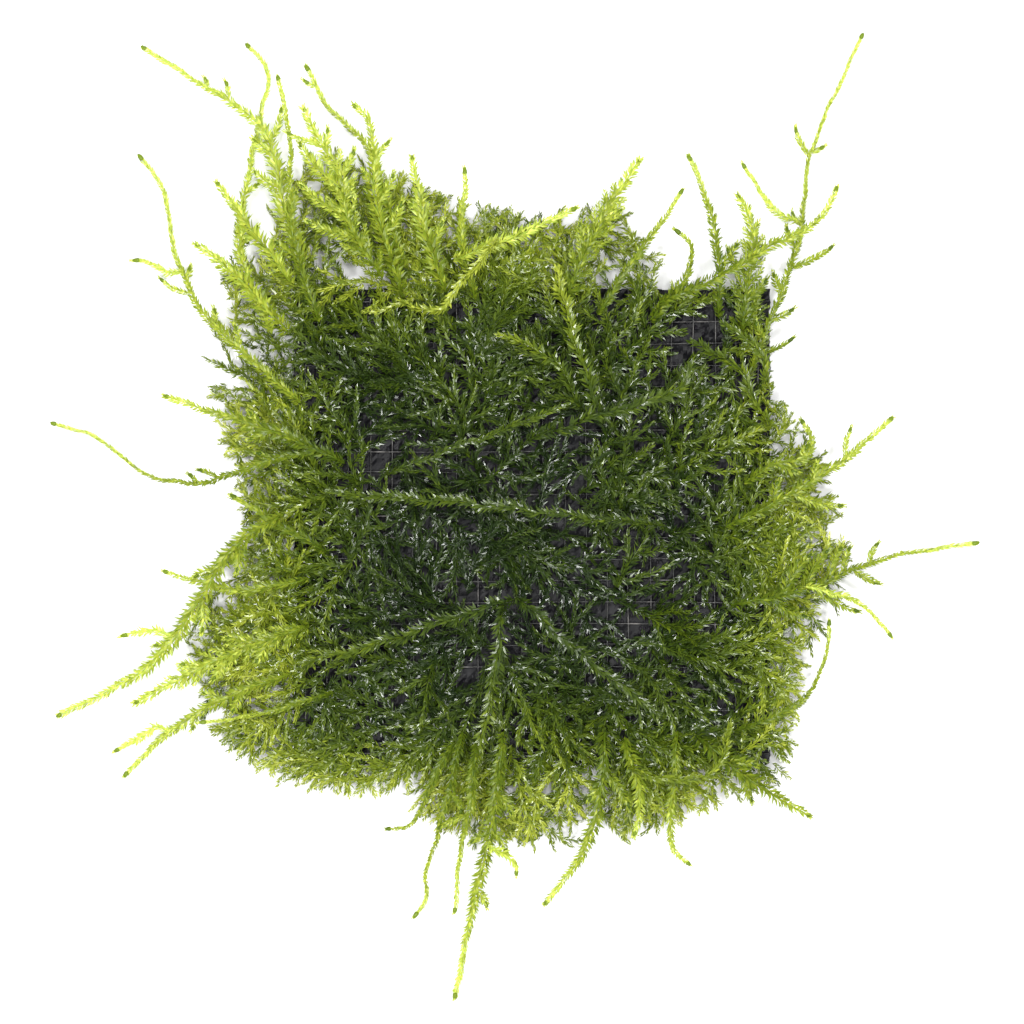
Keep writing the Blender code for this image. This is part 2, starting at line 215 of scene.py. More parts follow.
def moss_material(name, group, roughness, shine, translucency, base_tint, tip_tint):
    """Wet leaves: glossy above, and letting some light through."""
    material, nodes, links, shader = new_material(name)
    leaf_map = nodes.new("ShaderNodeUVMap")
    leaf_map.uv_map = MAP_NAME
    tint = nodes.new("ShaderNodeGroup")
    tint.node_tree = group
    tint.inputs["Base Tint"].default_value = (*base_tint, 1.0)
    tint.inputs["Tip Tint"].default_value = (*tip_tint, 1.0)
    links.new(leaf_map.outputs["UV"], tint.inputs["Map"])
    links.new(tint.outputs["Color"], shader.inputs["Base Color"])
    shader.inputs["Roughness"].default_value = roughness
    shader.inputs["IOR"].default_value = 1.45
    shader.inputs["Specular IOR Level"].default_value = shine
    through = nodes.new("ShaderNodeBsdfTranslucent")
    links.new(tint.outputs["Color"], through.inputs["Color"])
    mix = nodes.new("ShaderNodeMixShader")
    mix.inputs["Fac"].default_value = translucency
    links.new(shader.outputs["BSDF"], mix.inputs[1])
    links.new(through.outputs["BSDF"], mix.inputs[2])
    links.new(mix.outputs["Shader"], nodes["Material Output"].inputs["Surface"])
    return material


def mat_material():
    """Wet black foam, knitted in rows of tiny loops whose raised tops are lighter grey-purple: loop colour
    and painted sheen.
    """
    material, nodes, links, shader = new_material("wet_black_mat")
    place = nodes.new("ShaderNodeTexCoord")
    loops = nodes.new("ShaderNodeTexVoronoi")
    loops.feature = "F1"
    stretch = nodes.new("ShaderNodeMapping")
    stretch.inputs["Scale"].default_value = (1400, 1000, 1000)
    links.new(place.outputs["Object"], stretch.inputs["Vector"])
    links.new(stretch.outputs["Vector"], loops.inputs["Vector"])
    loops.inputs["Scale"].default_value = 1.0
    loops.inputs["Randomness"].default_value = 0.35
    patches = nodes.new("ShaderNodeTexNoise")
    patches.inputs["Scale"].default_value = 260
    patches.inputs["Detail"].default_value = 3
    links.new(place.outputs["Object"], patches.inputs["Vector"])
    spots = nodes.new("ShaderNodeValToRGB")
    set_ramp(spots, ((0.0, (1, 1, 1)), (0.28, (0.5, 0.5, 0.5)), (0.45, (0, 0, 0))))
    links.new(loops.outputs["Distance"], spots.inputs["Fac"])
    some = nodes.new("ShaderNodeMath")
    some.operation = "MULTIPLY"
    links.new(spots.outputs["Color"], some.inputs[0])
    links.new(patches.outputs["Fac"], some.inputs[1])
    # The raised loop tops are lighter: grey-purple loop colour and painted sheen on the wet loops.
    tint = nodes.new("ShaderNodeMix")
    tint.data_type = "RGBA"
    tint.inputs["A"].default_value = (0.003, 0.003, 0.004, 1)
    tint.inputs["B"].default_value = (0.040, 0.034, 0.044, 1)
    links.new(some.outputs["Value"], tint.inputs["Factor"])
    links.new(tint.outputs["Result"], shader.inputs["Base Color"])
    wet = nodes.new("ShaderNodeMapRange")
    wet.inputs["To Min"].default_value = 0.18
    wet.inputs["To Max"].default_value = 0.55
    shader.inputs["Specular IOR Level"].default_value = 0.10
    links.new(patches.outputs["Fac"], wet.inputs["Value"])
    links.new(wet.outputs["Result"], shader.inputs["Roughness"])
    relief = nodes.new("ShaderNodeBump")
    relief.inputs["Strength"].default_value = 0.9
    relief.inputs["Distance"].default_value = 0.0003
    links.new(some.outputs["Value"], relief.inputs["Height"])
    links.new(relief.outputs["Normal"], shader.inputs["Normal"])
    return material


def thread_material():
    """Pale grey-brown thread with a slight shine and old stains."""
    material, nodes, links, shader = new_material("net_thread")
    place = nodes.new("ShaderNodeTexCoord")
    stains = nodes.new("ShaderNodeTexNoise")
    stains.inputs["Scale"].default_value = 300
    stains.inputs["Detail"].default_value = 2
    links.new(place.outputs["Object"], stains.inputs["Vector"])
    tint = nodes.new("ShaderNodeValToRGB")
    set_ramp(tint, (
        (0.50, (0.004, 0.004, 0.003)), (0.60, (0.022, 0.020, 0.018)), (0.76, (0.16, 0.15, 0.14)),
    ))
    links.new(stains.outputs["Fac"], tint.inputs["Fac"])
    links.new(tint.outputs["Color"], shader.inputs["Base Color"])
    shader.inputs["Roughness"].default_value = 0.32
    return material


# ---------------------------------------------------------------- mat and net

MAT_GRID = 110
MAT_SIDE_STEPS = 6


def lumps(x, y, size):
    """Smooth repeatable unevenness between -1 and 1, with lumps of about a size."""
    return (np.sin(x / size + 1.7 * np.sin(y / size * 0.8 + 0.4))
            * np.cos(y / size * 1.1 + 1.3 * np.sin(x / size * 0.7)))


def make_mat(material):
    """A square of porous foam: a pitted top, ragged sides and a flat underside."""
    deselect()
    side = MAT_HIGH.x - MAT_LOW.x
    top = MAT_HIGH.z - 0.25 * MM
    bpy.ops.mesh.primitive_grid_add(
        x_subdivisions=MAT_GRID, y_subdivisions=MAT_GRID, size=side - 0.8 * MM, location=(0, 0, top))
    mat = settle(bpy.context.active_object)
    mat.name = "porous_mat"
    mesh = edit(mat)
    for edge in mesh.edges:
        edge.select_set(edge.is_boundary)
    bmesh.update_edit_mesh(mat.data)
    for _ in range(MAT_SIDE_STEPS):
        bpy.ops.mesh.extrude_region_move(
            TRANSFORM_OT_translate={"value": (0, 0, -(top - MAT_LOW.z) / MAT_SIDE_STEPS)})
    bpy.ops.mesh.edge_face_add()
    bpy.ops.mesh.select_all(action="SELECT")
    bpy.ops.mesh.normals_make_consistent(inside=False)
    bpy.ops.object.mode_set(mode="OBJECT")
    points = np.empty(len(mat.data.vertices) * 3)
    mat.data.vertices.foreach_get("co", points)
    points = points.reshape(-1, 3)
    x, y, z = points.T / MM
    pits = 0.07 * lumps(x, y, 0.55) + 0.05 * lumps(y, x, 1.3) + 0.10 * rng.uniform(-1, 1, len(x))
    on_top = z > top / MM - 0.01
    points[:, 2] += np.where(on_top, np.minimum(pits, 0.24), 0) * MM
    half = (side / 2 - 0.4 * MM) / MM
    ragged = 0.28 * lumps(x + y, z * 3 + x, 0.6) + 0.1 * rng.uniform(-1, 1, len(x))
    above_floor = np.where(z > 0.3, 1.0, 0.3)
    for axis, value in ((0, x), (1, y)):
        on_side = np.abs(value) > half - 0.01
        points[:, axis] += np.where(on_side, np.sign(value) * ragged * above_floor, 0) * MM
    mat.data.vertices.foreach_set("co", points.ravel())
    mat.data.update()
    return finish_piece(mat, material, "mat", "mat")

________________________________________

* [Exercise details]: Quote every line of the data, word for word.

* [Exercise result]:
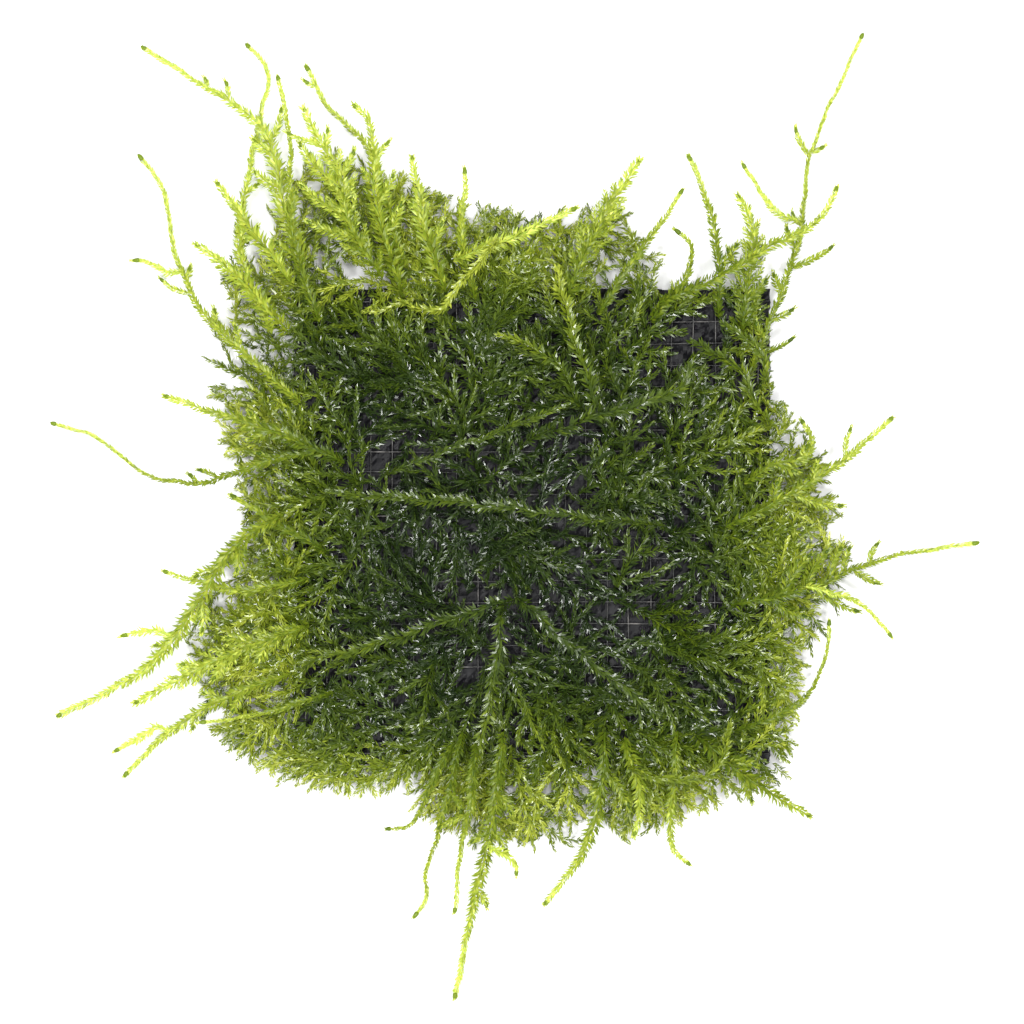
Keep writing the Blender code for this image. This is part 2, starting at line 215 of scene.py. More parts follow.
def moss_material(name, group, roughness, shine, translucency, base_tint, tip_tint):
    """Wet leaves: glossy above, and letting some light through."""
    material, nodes, links, shader = new_material(name)
    leaf_map = nodes.new("ShaderNodeUVMap")
    leaf_map.uv_map = MAP_NAME
    tint = nodes.new("ShaderNodeGroup")
    tint.node_tree = group
    tint.inputs["Base Tint"].default_value = (*base_tint, 1.0)
    tint.inputs["Tip Tint"].default_value = (*tip_tint, 1.0)
    links.new(leaf_map.outputs["UV"], tint.inputs["Map"])
    links.new(tint.outputs["Color"], shader.inputs["Base Color"])
    shader.inputs["Roughness"].default_value = roughness
    shader.inputs["IOR"].default_value = 1.45
    shader.inputs["Specular IOR Level"].default_value = shine
    through = nodes.new("ShaderNodeBsdfTranslucent")
    links.new(tint.outputs["Color"], through.inputs["Color"])
    mix = nodes.new("ShaderNodeMixShader")
    mix.inputs["Fac"].default_value = translucency
    links.new(shader.outputs["BSDF"], mix.inputs[1])
    links.new(through.outputs["BSDF"], mix.inputs[2])
    links.new(mix.outputs["Shader"], nodes["Material Output"].inputs["Surface"])
    return material


def mat_material():
    """Wet black foam, knitted in rows of tiny loops whose raised tops are lighter grey-purple: loop colour
    and painted sheen.
    """
    material, nodes, links, shader = new_material("wet_black_mat")
    place = nodes.new("ShaderNodeTexCoord")
    loops = nodes.new("ShaderNodeTexVoronoi")
    loops.feature = "F1"
    stretch = nodes.new("ShaderNodeMapping")
    stretch.inputs["Scale"].default_value = (1400, 1000, 1000)
    links.new(place.outputs["Object"], stretch.inputs["Vector"])
    links.new(stretch.outputs["Vector"], loops.inputs["Vector"])
    loops.inputs["Scale"].default_value = 1.0
    loops.inputs["Randomness"].default_value = 0.35
    patches = nodes.new("ShaderNodeTexNoise")
    patches.inputs["Scale"].default_value = 260
    patches.inputs["Detail"].default_value = 3
    links.new(place.outputs["Object"], patches.inputs["Vector"])
    spots = nodes.new("ShaderNodeValToRGB")
    set_ramp(spots, ((0.0, (1, 1, 1)), (0.28, (0.5, 0.5, 0.5)), (0.45, (0, 0, 0))))
    links.new(loops.outputs["Distance"], spots.inputs["Fac"])
    some = nodes.new("ShaderNodeMath")
    some.operation = "MULTIPLY"
    links.new(spots.outputs["Color"], some.inputs[0])
    links.new(patches.outputs["Fac"], some.inputs[1])
    # The raised loop tops are lighter: grey-purple loop colour and painted sheen on the wet loops.
    tint = nodes.new("ShaderNodeMix")
    tint.data_type = "RGBA"
    tint.inputs["A"].default_value = (0.003, 0.003, 0.004, 1)
    tint.inputs["B"].default_value = (0.040, 0.034, 0.044, 1)
    links.new(some.outputs["Value"], tint.inputs["Factor"])
    links.new(tint.outputs["Result"], shader.inputs["Base Color"])
    wet = nodes.new("ShaderNodeMapRange")
    wet.inputs["To Min"].default_value = 0.18
    wet.inputs["To Max"].default_value = 0.55
    shader.inputs["Specular IOR Level"].default_value = 0.10
    links.new(patches.outputs["Fac"], wet.inputs["Value"])
    links.new(wet.outputs["Result"], shader.inputs["Roughness"])
    relief = nodes.new("ShaderNodeBump")
    relief.inputs["Strength"].default_value = 0.9
    relief.inputs["Distance"].default_value = 0.0003
    links.new(some.outputs["Value"], relief.inputs["Height"])
    links.new(relief.outputs["Normal"], shader.inputs["Normal"])
    return material


def thread_material():
    """Pale grey-brown thread with a slight shine and old stains."""
    material, nodes, links, shader = new_material("net_thread")
    place = nodes.new("ShaderNodeTexCoord")
    stains = nodes.new("ShaderNodeTexNoise")
    stains.inputs["Scale"].default_value = 300
    stains.inputs["Detail"].default_value = 2
    links.new(place.outputs["Object"], stains.inputs["Vector"])
    tint = nodes.new("ShaderNodeValToRGB")
    set_ramp(tint, (
        (0.50, (0.004, 0.004, 0.003)), (0.60, (0.022, 0.020, 0.018)), (0.76, (0.16, 0.15, 0.14)),
    ))
    links.new(stains.outputs["Fac"], tint.inputs["Fac"])
    links.new(tint.outputs["Color"], shader.inputs["Base Color"])
    shader.inputs["Roughness"].default_value = 0.32
    return material


# ---------------------------------------------------------------- mat and net

MAT_GRID = 110
MAT_SIDE_STEPS = 6


def lumps(x, y, size):
    """Smooth repeatable unevenness between -1 and 1, with lumps of about a size."""
    return (np.sin(x / size + 1.7 * np.sin(y / size * 0.8 + 0.4))
            * np.cos(y / size * 1.1 + 1.3 * np.sin(x / size * 0.7)))


def make_mat(material):
    """A square of porous foam: a pitted top, ragged sides and a flat underside."""
    deselect()
    side = MAT_HIGH.x - MAT_LOW.x
    top = MAT_HIGH.z - 0.25 * MM
    bpy.ops.mesh.primitive_grid_add(
        x_subdivisions=MAT_GRID, y_subdivisions=MAT_GRID, size=side - 0.8 * MM, location=(0, 0, top))
    mat = settle(bpy.context.active_object)
    mat.name = "porous_mat"
    mesh = edit(mat)
    for edge in mesh.edges:
        edge.select_set(edge.is_boundary)
    bmesh.update_edit_mesh(mat.data)
    for _ in range(MAT_SIDE_STEPS):
        bpy.ops.mesh.extrude_region_move(
            TRANSFORM_OT_translate={"value": (0, 0, -(top - MAT_LOW.z) / MAT_SIDE_STEPS)})
    bpy.ops.mesh.edge_face_add()
    bpy.ops.mesh.select_all(action="SELECT")
    bpy.ops.mesh.normals_make_consistent(inside=False)
    bpy.ops.object.mode_set(mode="OBJECT")
    points = np.empty(len(mat.data.vertices) * 3)
    mat.data.vertices.foreach_get("co", points)
    points = points.reshape(-1, 3)
    x, y, z = points.T / MM
    pits = 0.07 * lumps(x, y, 0.55) + 0.05 * lumps(y, x, 1.3) + 0.10 * rng.uniform(-1, 1, len(x))
    on_top = z > top / MM - 0.01
    points[:, 2] += np.where(on_top, np.minimum(pits, 0.24), 0) * MM
    half = (side / 2 - 0.4 * MM) / MM
    ragged = 0.28 * lumps(x + y, z * 3 + x, 0.6) + 0.1 * rng.uniform(-1, 1, len(x))
    above_floor = np.where(z > 0.3, 1.0, 0.3)
    for axis, value in ((0, x), (1, y)):
        on_side = np.abs(value) > half - 0.01
        points[:, axis] += np.where(on_side, np.sign(value) * ragged * above_floor, 0) * MM
    mat.data.vertices.foreach_set("co", points.ravel())
    mat.data.update()
    return finish_piece(mat, material, "mat", "mat")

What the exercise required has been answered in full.